Captions and Audio Descriptions for PC Multimedia

Microsoft Corporation

March 2002

Summary: This article discusses the various types of captions, when to use captions, as well as the various types of audio descriptions. (7 printed pages)

Captions and Audio Descriptions

Captions turn the audio content of a visual presentation into text; they are an alternative format used to deliver audio content. Captions address the problems faced by users who are deaf or hard of hearing. Captions can also be used to translate languages for students, supplement poor audio quality, or create a quiet environment.

Audio descriptions turn visual content into sound; they are simply additional narrative that describes a scene or setting. Audio descriptions address the problems faced by users who are blind or have other visual impairments.

Both features can be implemented many different ways, using different technologies. For example, captions appear as DVD movie subtitles or in a Microsoft Windows Media player presentation captioned by a Synchronized Accessible Media Interchange (SAMI) format.

This section discusses these topics:

Types of Captions

Today, two types of captions exist: closed and open. To understand the difference, you first need to understand how the terms closed and open originated.

Captions were initially developed for television. Like movie subtitles, television captions display spoken dialog as printed words on the screen. Unlike subtitles, these captions are specifically designed for deaf and hard-of-hearing viewers. Television captions are carefully placed to identify speakers, on- and off-screen sound effects, music, and laughter.

The terms closed and open arose from the technology used to deliver TV captions whereby the captions are hidden in line 21 of the analog video signal (also known as the vertical blanking interval (VBI)). A set-top decoder must be used to decode, or open, the captions. Television captions are called closed because they start out turned off and, after they have been decoded to become part of the television picture, they are called open.

The meaning of closed and open captions is similar, though slightly different, in the computer industry. In a PC environment, a closed caption is caption text that can be turned on or off, formatted programmatically, and even styled by the user. An open caption is a caption that cannot be turned off — it is part of the static or dynamic image file; it is painted in the picture pixels.
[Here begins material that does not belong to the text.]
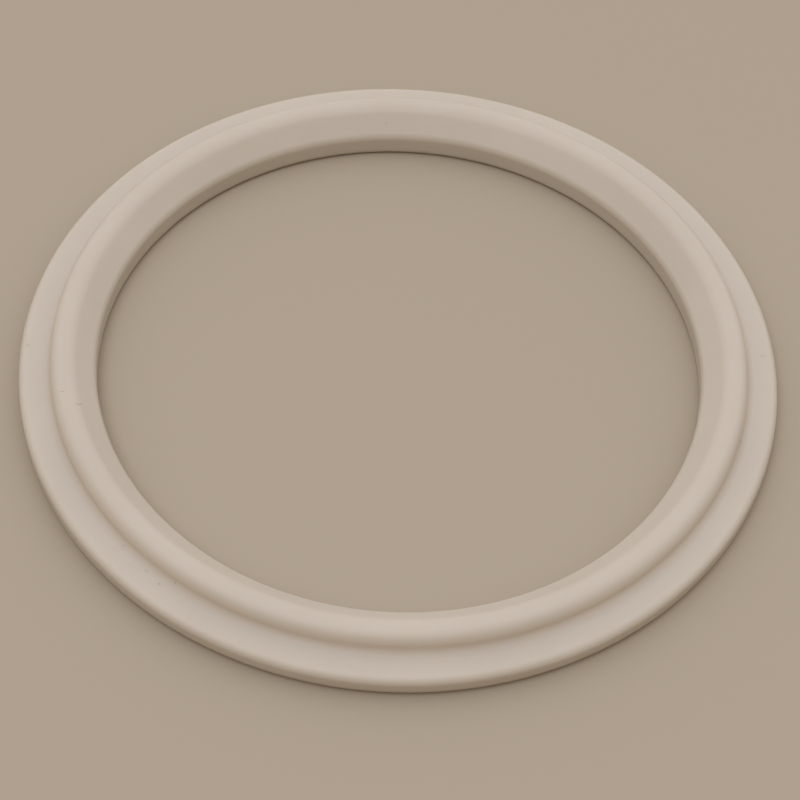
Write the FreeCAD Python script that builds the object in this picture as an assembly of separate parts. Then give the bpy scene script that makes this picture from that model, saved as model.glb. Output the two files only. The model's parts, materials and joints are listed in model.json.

When to Use Closed Captions

In computer multimedia, closed captions allow much greater design flexibility than open captions; however, the trade-off is cost. If you can specify the browser or player that your media file will be played in, the cost can be minimized. In general, use closed captions when any of the following is important:

  • Allowing authors or users to control characteristics of the caption text, such as its location on the screen, its font, and its font size.
  • Ability to create and edit caption text in postproduction, for example, to add captions to an existing movie.
  • Ability to translate caption text to different languages.

When to Use Open Captions

In a computer environment, open captions are simply an additional track that is added at the end of a video production process. They are embedded in the media file itself, and therefore are readable by any player. For example, any MPEG movie that contains open captions can be played in any multimedia player with MPEG decoder support.

In contrast, both TV and computer closed captions require a caption decoder. In the case of TV, it's a literal decoder; a set-top box or chip that decodes the video signal. For computers, you need a browser (for example, Microsoft Internet Explorer) or player (for example, Windows Media Player) that can decode, or parse the caption text, which is stored in an additional file.

Use open captions when:

  • You are not sure that your media file(s) will be read by a browser or player that can read the caption text.
  • You are not able to specify which player will be used. Because there are competing standards and implementations, it may be too costly to create caption text for multiple players.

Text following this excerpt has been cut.